13 June 2026 · 9 min read
Seven types of plagiarism explained: examples every teacher should know

When most people think of plagiarism, they picture the obvious case: a student copies a passage from Wikipedia and submits it as their own writing. But the full range of what counts as plagiarism is wider than this - and some types are common precisely because students (and sometimes teachers) don't recognise them as a problem. Here's a clear-eyed look at the main categories.
1. Direct or verbatim plagiarism
The most straightforward type: copying text word for word from a source and presenting it as original writing, without quotation marks or citation. This is the category most clearly captured by plagiarism detection tools, because the text overlap is direct and searchable.
It's worth noting that this type isn't always deliberate. Students who paste quotes into notes and later can't tell which text is quoted and which is their own paraphrase are a real phenomenon. The distinction between deliberate copying and accidental uncited quotation matters for how you respond - but both end up in the same category if unaddressed.
2. Mosaic or patchwork plagiarism
Mosaic plagiarism is trickier to detect and more common among students who are aware that copy-pasting gets flagged. It involves taking phrases and sentences from a source, rearranging them slightly, mixing in a few original words, and presenting the result as independent writing. The source structure remains visible if you look carefully, but no single phrase triggers a direct match.

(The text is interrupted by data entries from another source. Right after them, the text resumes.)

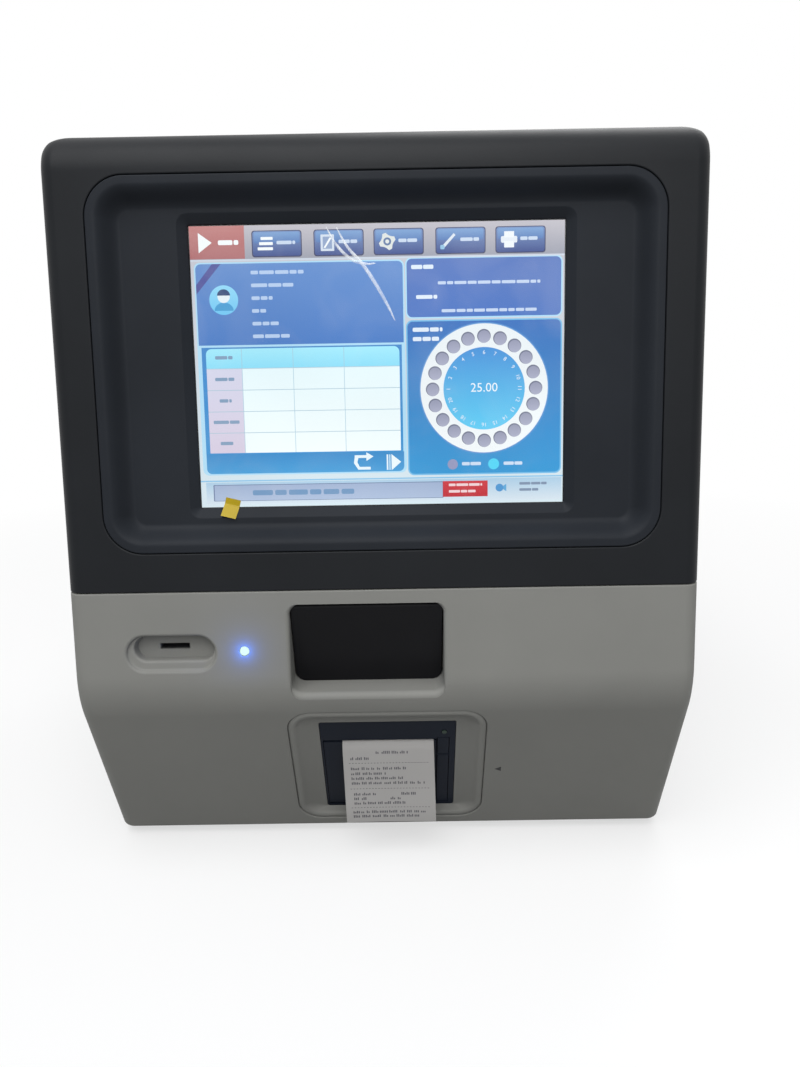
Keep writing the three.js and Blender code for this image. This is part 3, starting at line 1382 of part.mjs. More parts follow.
// Scan bridge: a steel table over the carousel with bent ends for the rails
const bridgeMargin = 8;
const bridgeHalf = carouselRadius + bridgeMargin;
const bridgeLeft = driveX - bridgeHalf;
const bridgeRight = driveX + bridgeHalf;
const bridgeUnder = bridgeHeight - plateThickness;
const railDrop = 11;
const railZ = bridgeHeight - railDrop;
const endDrop = 22;
const endMargin = 10;
const endHalf = scanRailSpacing / 2 + endMargin;
const bridgeFoot = (x0, x1) => span(
  x0, x1, scanFront - plateThickness, scanRear + plateThickness, legBottom, legBottom + plateThickness,
);
const bridgeEnd = (y) => span(
  driveX - endHalf, driveX + endHalf, y, y + plateThickness, bridgeHeight - endDrop, bridgeHeight,
);
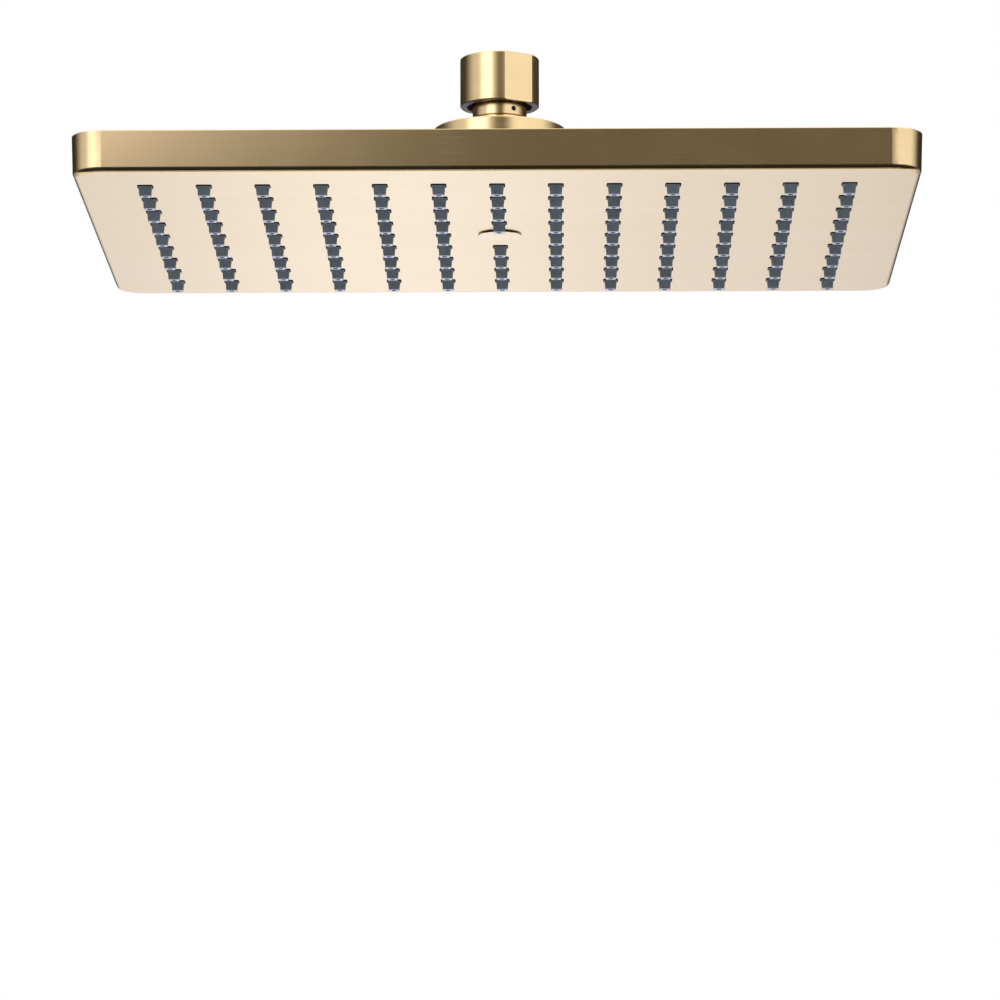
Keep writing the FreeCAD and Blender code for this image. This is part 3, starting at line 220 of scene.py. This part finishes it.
shell_gold = gold("brushed_gold_shell", (0.885, 0.630, 0.302), (0.855, 0.596, 0.270), (0.905, 0.658, 0.334), 0.20, 0.28, True, 0.16)
cap_gold = gold("brushed_gold_cap", (0.880, 0.636, 0.312), (0.860, 0.606, 0.284), (0.900, 0.660, 0.340), 0.18, 0.25, True, 0.10)
turned_gold = gold("turned_gold", (0.885, 0.627, 0.290), (0.845, 0.577, 0.250), (0.910, 0.657, 0.325), 0.20, 0.27, False, 0.18, streak_mm=0.12)
# the inlet body's turned gold, with painted shade on its lower face and recess
inlet_gold_shaded = gold("turned_gold_inlet_painted_shade", (0.885, 0.627, 0.290), (0.845, 0.577, 0.250), (0.910, 0.657, 0.325), 0.20, 0.27, False, 0.18, streak_mm=0.12, underside_painted_shade=True)


def plain(name, base, dark, rough, metallic=0.0, grain=900.0, strength=0.15, spread=0.06, depth=0.00003):
    """A moulded or plated surface with fine grain in colour, gloss and relief."""
    m, nt, out = new_material(name)
    p = nt.nodes.new("ShaderNodeBsdfPrincipled")
    nt.links.new(p.outputs[0], out.inputs[0])
    p.inputs["Metallic"].default_value = metallic
    x, y, z, vec, normal = position(nt)
    g = noise(nt, vec, grain, 3.0, 0.6)
    w = noise(nt, vec, grain * 0.06, 2.0, 0.5)
    t = math_node(nt, "ADD", math_node(nt, "MULTIPLY", g, 0.6), math_node(nt, "MULTIPLY", w, 0.4))
    nt.links.new(ramp(nt, t, [(0.32, rgba(*dark)), (0.62, rgba(*base))]), p.inputs["Base Color"])
    nt.links.new(remap(nt, g, 0.3, 0.7, rough - spread, rough + spread), p.inputs["Roughness"])
    nt.links.new(bump(nt, g, strength, depth), p.inputs["Normal"])
    return m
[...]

A useful test: does the essay closely track a specific source's argument and structure, even if the wording differs? That pattern - argument lifted wholesale, execution lightly reworked - is a strong indicator of mosaic plagiarism. Asking a student to explain their reasoning in their own words often surfaces it quickly.
3. Paraphrasing plagiarism
This type involves rewriting a source's content more thoroughly while still failing to attribute it. The student has done genuine linguistic work - the sentences are substantially original - but the ideas, structure, and argument are borrowed wholesale from a single uncited source.
Paraphrasing without attribution is plagiarism because academic credit is given for ideas and arguments, not just prose. Finding the right idea and interpreting it clearly is part of the intellectual task. Taking someone else's idea without acknowledgement, even in completely rewritten language, still misrepresents the origin of the thinking.
4. Self-plagiarism
Submitting previous work for a new assessment, or recycling substantial portions of prior writing without disclosure, is self-plagiarism. The logic of the prohibition is that each assessment is supposed to represent fresh engagement with the current task. Recycled content doesn't demonstrate that, regardless of who wrote it originally.
Self-plagiarism is particularly common in subjects where topics recur across years - history, English, science - or where students take related courses simultaneously. The rule is simple: if you want to draw on prior work, tell your teacher first.
5. Accidental plagiarism
Genuine mistakes happen. A student might forget to mark a quoted passage with quotation marks, cite a source for a paraphrase but do so incorrectly, or lose track of which notes were copied verbatim and which were written in their own words. Accidental plagiarism has the same surface appearance as deliberate copying but a very different cause.
Most academic integrity frameworks make space for accidental plagiarism as a teaching moment rather than a misconduct case, particularly for younger students encountering citation conventions for the first time. The response - clear guidance, a chance to revise - is different from the response to deliberate cheating. Distinguishing them requires a conversation with the student.
6. AI-generated plagiarism
Submitting text generated by an AI tool without acknowledgement is a form of plagiarism under most institutional definitions - not because anyone's intellectual property has been stolen, but because the work misrepresents who wrote it. The student is implicitly claiming authorship of text they did not compose.
This category is newer and still being worked through institutionally. Some frameworks treat it as its own category distinct from traditional plagiarism; others fold it under 'contract cheating' or 'unauthorised assistance'. The practical challenge for teachers is that text-based AI detection has significant limitations - particularly for non-native writers - which is why process-based approaches to monitoring are increasingly useful here.
7. Collaborative plagiarism
Working with another student on an individually assessed piece - whether that means one student writing large portions of the other's submission, or two students submitting essentially identical work - is a form of plagiarism even when both students participated. The assessment is individual; the work is supposed to be each student's own.
This type is often treated as a lower-severity breach for both parties if there's genuine ambiguity about what collaboration was allowed. Clear, specific guidance about acceptable collaboration, per task, reduces the incidence considerably.